11 In the Roman portion of the Val di Chiana, the opposite system of draining has been pursued, and with little success. Repetti, I. p685. The Clanis or Chiana originally fell into the Tiber, but is now made to fall into the Arno. This change in its course was contemplated as long since as the reign of Tiberius; but the Florentines of that day sent a deputation to Rome deprecating such a change on the ground that their lands would be flooded and destroyed; and the project was abandoned. Tacit. Annal. I.79.
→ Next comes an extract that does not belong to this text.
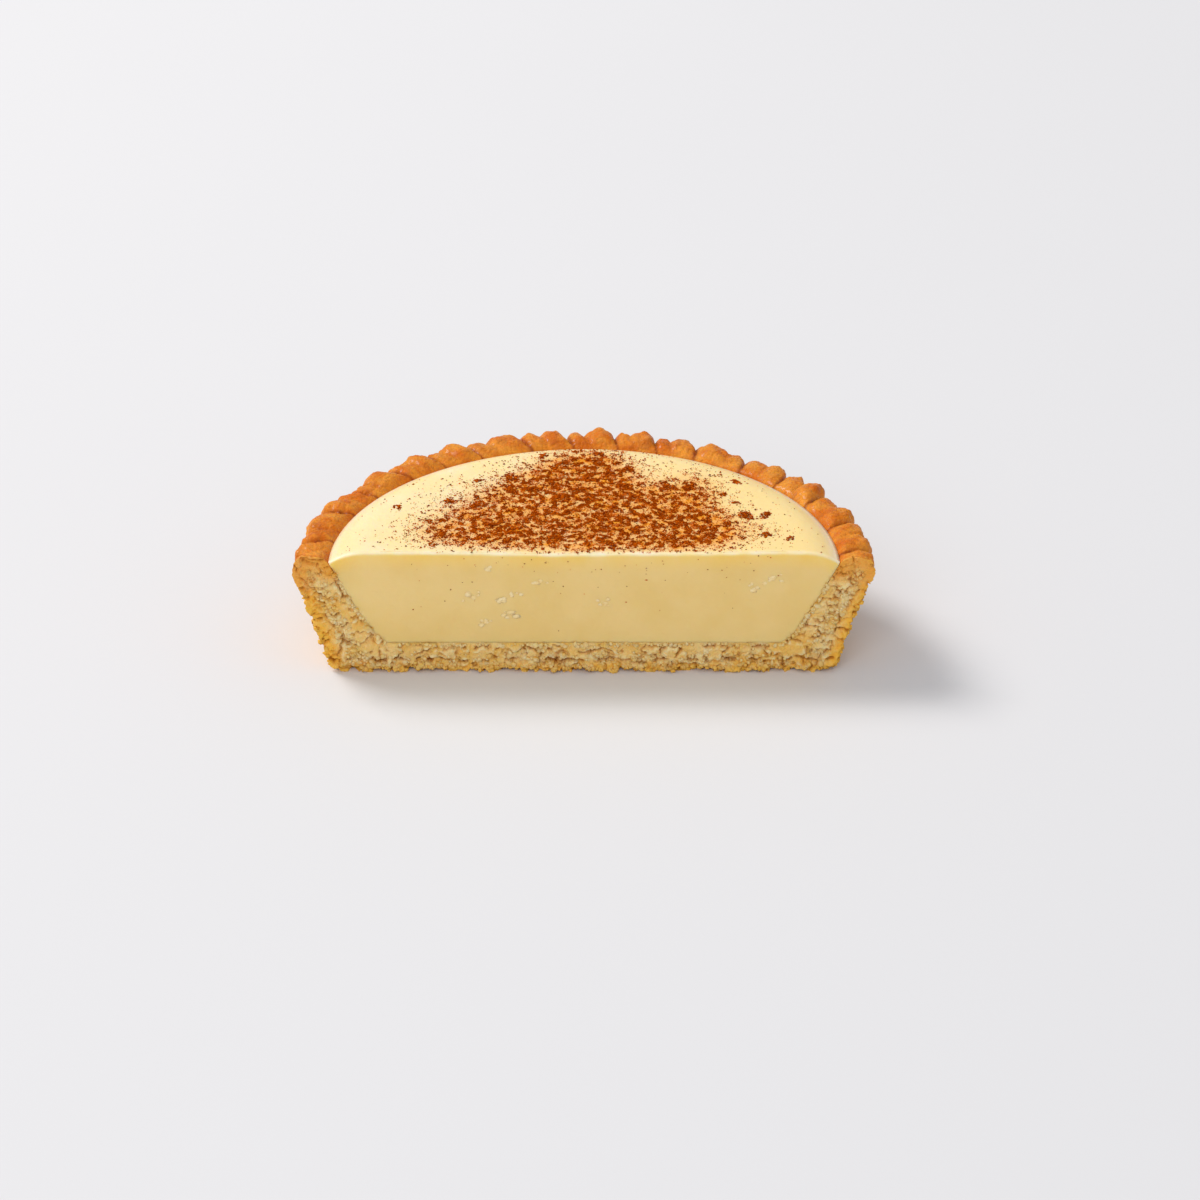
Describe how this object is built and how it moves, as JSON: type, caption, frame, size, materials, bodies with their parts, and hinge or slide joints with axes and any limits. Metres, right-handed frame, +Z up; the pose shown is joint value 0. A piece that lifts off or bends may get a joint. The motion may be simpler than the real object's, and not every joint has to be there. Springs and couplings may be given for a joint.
{
  "type": "half custard tart",
  "caption": "Half of a round custard tart: a thick shortcrust case with a crimped rim, cut straight across, filled with set custard and dusted with cinnamon.",
  "frame": {"origin": "on the ground, under the middle of the half tart's bounding box", "axes": "+Z up; the flat cut faces -Y and runs along X; the round back faces +Y"},
  "size_m": [0.0994, 0.0508, 0.0234],
  "materials": {
    "shortcrust": "baked, matte and crumbly, browned on the rim and the outer wall",
    "custard": "smooth and moist, a soft sheen on top, dusted with cinnamon"
  },
  "bodies": {
    "root": {"pastry_shell": "shortcrust", "custard_filling": "custard"}
  },
  "joints": []
}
12 The λίμνη περὶ Κλούσιον of Strabo (V. p226) must refer to this swamp, then under water, rather than to either of the small lakes near the town, which were probably hardly distinguishable.

13 Montepulciano is 13 miles from Chiusi by the direct road, 7 from Pienza, 18 or 19 from Cortona, and 32 or 33 from Arezzo. A so‑called diligence runs to the latter city several times a week. (p416)There is a good road through Pienza to San Quirico, 13 or 14 miles distant, on the high-road from Rome to Siena and Florence; and there is another road to Siena by Asinalunga​a1 and Asciano.

14 Near Asinalunga,​a2 and also on a hill near the farm of Fonte Rotella, tombs have been found with curious articles in bronze. Bull. Inst. 1834, p200; 1835, p126. Near Lucignano, in some hills, called "Poggi Grassi," or "delle Belle Donne," a Roman urn of marble and some red Aretine vases have been discovered. Bull. Inst. 1832, p54. And also at the foot of the "Poggio de' Morti," or "Dead Men's Hill," some Etruscan urns, of the families of "Spurina" and "Thurice," with female ornaments of gold and silver, and painted vases in the latest and best style, have been brought to light. Bull. Inst. 1843, pp37, 38; cf. Micali, Mon. Ined. p213, tav. XXXV.2. At Marciano, a village on the heights by the road-side, a few miles from Fojano, tombs have been opened, containing numerous urns. Bull. Inst. 1830, p202.


Thayer's Notes:

a1 a2 The official modern spelling is Sinalunga; historically, though, Asinalunga was the name of the town was for many centuries, deriving not from asinus, "donkey", but probably from ad sinum longum, "near the long creek".

b the Val di Chiana: Also seen spelled in one word, Valdichiana.